Die Schlangengeschichte ist eine von vielen, die im Rahmen der zertifizierten Fortbildung „Erzähl´ mir Deine Hoffnung“ des Aktionsprogramms Kita – Lebensort des Glaubens am Ende des ersten Moduls präsentiert wurde. Unter der Anleitung professioneller Erzählkünstler von Theomobil e.V. präsentieren sich die 22 Teilnehmenden der Erzählwerkstatt am letzten Tag gegenseitig Geschichten aus aller Welt: mal lustig, mal nachdenklich und berührend, aber auch traurig oder erschreckend – auf jeden Fall neu und lebendig.
„Die Kultur des Erzählens geht verloren“, beobachtet Referent Marco Holmer. „Kindern wird das Handy neben das Bett gelegt und die Geschichte abgespielt.“ Deswegen freut sich der Geschichtenerzähler umso mehr, dass elf Kitas aus zehn unterschiedlichen Pfarreien aus dem Bistum Münster an der auf drei Module angelegten Fortbildung teilnehmen. Immer zu zweit und als Tandem. „Dadurch soll die Verbindung zwischen Pastoral- und Kita-Team gestärkt werden. Denn so eine gemeinsame Erfahrung auf Augenhöhe fördert den Austausch und die Zusammenarbeit untereinander“, ist sich Holmer sicher. „Bei uns sind alle gleich, alle Lernende.“
„Die Fortbildung ist bewusst als Tandem angelegt, damit die Kompetenz des freien Erzählens sowohl in den Kitas, als auch in der gesamten Kirchgemeinde gefördert wird“, ergänzt Sebastian Schiffmann, Mitarbeiter im Kita-Aktionsprogramm und FHH-Dozent. „Auf diese Art können Erzieherinnen und Erzieher und pastorale Mitarbeitende religiöse Geschichten erzählen und in eine direkte Beziehung zu den Kindern oder Eltern treten,“ ist sich Schiffmann sicher.

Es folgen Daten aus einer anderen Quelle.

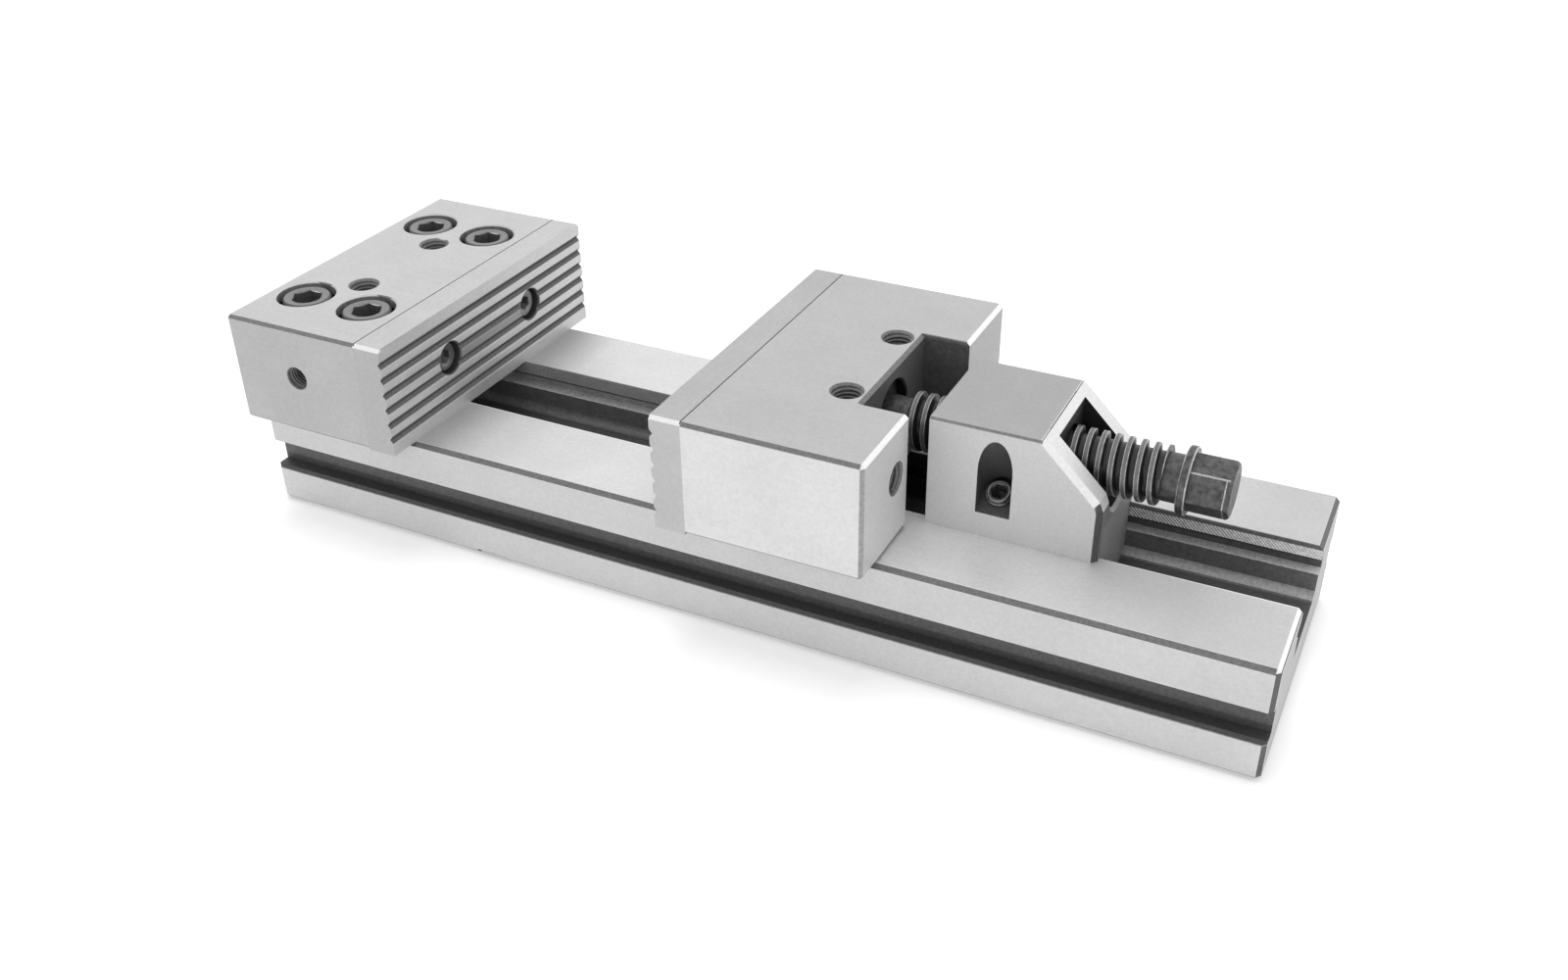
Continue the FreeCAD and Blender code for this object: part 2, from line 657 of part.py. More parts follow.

Im ersten Modul lernten die Teilnehmerinnen und Teilnehmer, ihre Geschichten so vorzubereiten, dass die frei erzählt werden können. „Ich muss mir die Geschichte zu eigen machen und nachverfolgen, wie sie aufgebaut ist“, erklärt Holmer. Biblische Geschichten seien zum Beispiel so kompakt, dass sie so, wie sie in der Bibel stünden, nicht erzählbar seien. „Es wird kaum beschrieben, wie es dort aussieht. Die waren in der Wüste, heißt es oft. Aber welch ein Kind war schon in der Wüste? Das muss man erklären und – auf die Reaktion gefasst sein.“ Eine Kollegin habe sie mit einem Sandkasten verglichen, „nur größer. Die Frage der Kinder: ´Hatten die auch Förmchen dabei?`“, erzählt er schmunzelnd. „Es ist also wichtig, die Geschichten für die Kinder vorstellbar zu machen, sowohl vom Inhalt, aber auch von den Bildern her“, betont der Geschichtenerzähler.
„Freies Erzählen ist eine große Chance, auf niedrigschwellige Art Kinder und Familien anzusprechen“, hofft Robin Wagner, Leiter der Kita St. Peter Duisburg-Rheinhausen. Zusammen mit Pastoralreferentin Simone Wingels nimmt er an der Erzählwerkstatt teil. „Geschichten erzählen ist vielfältig einsetzbar, gerade auch im religionspädagogischen Kontext. Am Ende des ersten Moduls ist er überrascht über die Ergebnisse. „Wir haben die Geschichten gestern erst bekommen, in Kleingruppen bearbeitet und heute schon erzählt. Ich hätte nie gedacht, dass das klappt. Ein sehr gutes Konzept. Und so ganz anders als Schule“, erzählt er lachend.
„Wir wurden anfangs schon ins kalte Wasser gestoßen, um dann zu sehen, wie aus dem Nichts etwas Tolles entstehen kann“, ergänzt Erzieherin Ruffert. „Total verrückt, was wir innerhalb von drei Tagen alles gelernt haben.“ Vielleicht kam sie auch deswegen so gut mit dem Ende klar: Radschi wird vor die Wahl gestellt, die Schlange für 200 Goldtaler zu verkaufen und so die Zukunft seiner Familie zu sichern, oder an der ungewöhnlichen Freundschaft festzuhalten. Soviel sei verraten, das Ende ist erschreckend-überraschend.